I’m 23, and still not ready for my first serious relationship—and that’s OK

My 23rd birthday has come and gone. I’m officially allowed to sing many a song about without feeling wrong about not being the age specified in the lyrics. More importantly, I’ve been doing some good old fashioned soul searching, and I’ve realized I’m actually really happy that I’ve never been in a serious relationship. To be exact, I’ve only really had one boyfriend. This doesn’t mean I haven’t had my fair share of eating copious amounts of ice cream, viewings of A Cinderella Story, and tearful belting sessions of “Jar of Hearts” over other guys. I’ve had plenty “almosts” and “could’ve beens.” I’ve had plenty of conversations where I worry that I must be defective (I’m not, and neither are any of you, my single sisters). Quite frankly, I’m realizing I still don’t even know if I’m ready for a serious relationship.

Recently, I’ve been looking back at some of my previous, for the current lack of a better phrase, “failed” endeavors, and I can understand why they didn’t work out. To spare a lot of embarrassing Yahoo messenger stories, we’re going to start with my high school dudes. In high school, I really struggled with my body image. I wasn’t exactly sure who I was as a person, let alone who I would become. I shielded parts of myself from other people. I was in no way ready to date some because I didn’t know myself, so how could I let another person get to know me? I might not have left my hometown to find myself in Austin. I feel foolish now for all the times I cried about being single and joked about learning to knit sweaters for all of the dogs (which would actually be adorable, by the way) I would have in lieu of a boyfriend. At the time, I wasn’t okay with being independent, which could have also been disastrous for a relationship. Put simply, I was in no way ready to commit to someone. That leads me to college.

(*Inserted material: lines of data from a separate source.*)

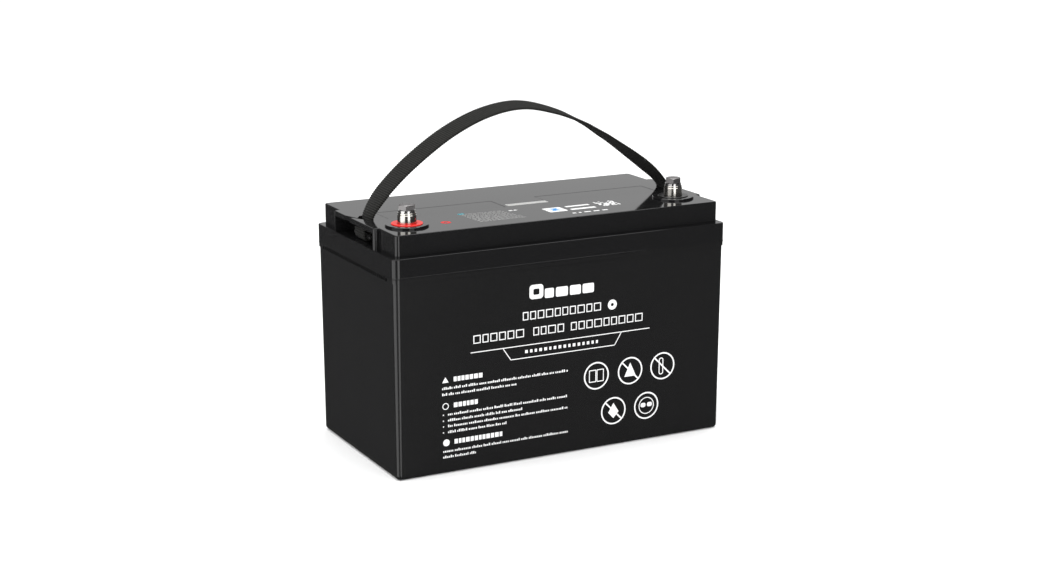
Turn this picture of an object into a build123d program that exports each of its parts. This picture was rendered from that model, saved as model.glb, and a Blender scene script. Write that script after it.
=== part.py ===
"""Deep cycle battery: lithium iron phosphate pack in a plastic case, with a webbing carry strap.

Millimetres. The origin is the centre of the base, +Z is up, +X runs along the long side
towards the negative terminal, and -Y is the printed front face.
"""

import os
from math import radians, tan
from typing import NamedTuple

from build123d import *

# ---------------------------------------------------------------- overall sizes
overall_length = 330.0
overall_width = 172.0
split_height = 178.6  # parting line between case and lid
rim_height = 16.9  # lid skirt, from the parting line up to the ledge
crown_height = 19.0  # lid crown, from the ledge up to the lid top
ledge_ends = 5.3
ledge_sides = 6.3

# ---------------------------------------------------------------- case
flange_height = 4.1
flange_inset = 0.2
flange_step = 0.8
draft_angle = 0.4
case_wall = 3.0
case_floor = 4.0
case_corner = 5.0
foot_round = 4.0
flange_corner = 5.5

# ---------------------------------------------------------------- lid seal
seal_width = 2.0
seal_depth = 2.0
seal_margin = 1.4
seal_clearance = 0.1

# ---------------------------------------------------------------- lid
rim_corner = 6.0
rim_edge_round = 0.8
rim_foot_chamfer = 0.4
crown_corner = 3.5
crown_edge_round = 1.0
lid_side_wall = 2.7
lid_top_wall = 4.2
tongue_depth = 5.0
tongue_clearance = 0.3
rib_thickness = 2.0
rib_depth = 12.0
rib_positions = (-62.0, 0.0, 62.0)

panel_end_gap = 11.0
panel_middle_gap = 22.5
panel_width = 30.0
panel_thickness = 1.7
panel_recess = 1.8
panel_gap = 0.3
panel_corner = 1.0
panel_center_y = 2.0

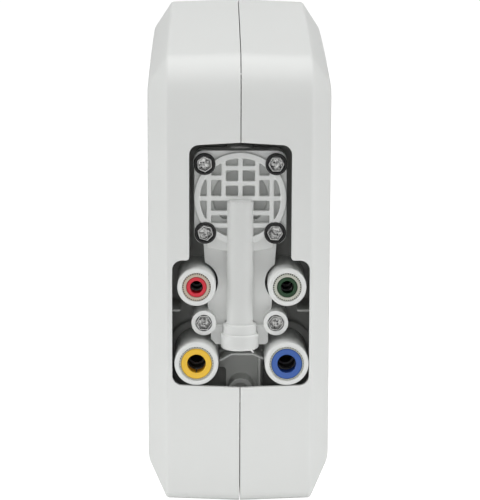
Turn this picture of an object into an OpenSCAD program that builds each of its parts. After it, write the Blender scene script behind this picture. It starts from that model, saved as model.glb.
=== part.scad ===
// Slim reverse osmosis unit: a two-half case with its tube ports and shut-off valve in one narrow end
// and three twist-and-pull cartridges in the other. Z is up and the port end faces -Y.

/* [Case] */
// Width across the flat sides, X
case_w = 97.3; // [96:0.1:102]
// Length from the port end to the cartridge end, Y
case_len = 300; // [296:1:330]
// Height at the crest of the top, Z
case_h = 262.5; // [260:0.5:275]
// Half width of the flat rim panel between the two side bevels
panel_half = 38.3; // [38:0.1:40]
// How far the side bevels run in from the front, the top and the back
bevel_in = 17; // [15:0.5:18]
// How far the side bevels run in from the bottom
bevel_low = 20.5; // [18:0.5:21]
// Wall thickness of the case
wall = 2.6; // [2.2:0.1:2.8]
// Gap between the two case halves
seam = 0.5; // [0.3:0.1:0.8]
// How far the seam sits to the right of the middle
seam_shift = 0.6; // [0:0.1:0.8]
// Radius of the two upper corners in the side view
corner_r = 26; // [22:1:30]
// Radius of the two lower corners in the side view
foot_r = 6; // [4:1:8]

/* [Port opening] */
// Half width of the upper part of the opening
open_up_half = 26.9; // [26.5:0.1:27.2]
// Half width of the lower part of the opening
open_low_half = 36.3; // [36:0.1:36.8]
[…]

My four years of college harbor some of my all-time favorite memories alongside some of my worst. I learned more about myself during my college career that I ever thought was possible. I taught myself to be independent and courageous (especially while navigating public transportation). I finally became comfortable in my own skin. I learned almost anything can be fixed with a hot glue gun, thanks to my three year stint as an RA.

Relationship-wise, I found out I wasn’t ready to date and managed to ruin a friendship because of it. Although it definitely didn’t end ideally (I’m still disappointed in myself for handling things the way I did), it did teach me what I wanted and shattered my preconceived illusion of having to date someone who was essentially a male version of myself. It showed me you can’t make yourself feel a certain way about someone if it wasn’t meant to be. Lastly, I realize my college years were really chaotic. I worked as a Resident Assistant, Teacher Assistant, desk worker, took at least twelve hours every semester, volunteered for SXSW during spring break, had a seven-month long internship, visited home, and hung out with my friends. There was no way I could invest the time in a relationship my significant other deserved. It wouldn’t be fair to them, and it wouldn’t be fair to me. That brings me to now.

I work 40 hours a week. I am the creator and co-host of a podcast. I run a blog. I write for this here publication. I like to occasionally sleep. There’s no way I could give someone the time and energy they deserve. I don’t want to start a serious relationship off on rocky ground. I’ve definitely become more self-aware of who I am as a person. I continue to work on my insecurities and my faults daily.

But I still don’t know if I’m ready for a serious relationship, and that’s okay. There’s no definitive time frame. There’s no rush. Go on lots of dates with people you never thought you would and ask out the cute guy in your Spanish class if you want. If it doesn’t work out, it just wasn’t meant to be and know you’ll take something away from it. Besides, being single means never having to share the last piece of pizza, and that’s a perk if I’ve ever heard one.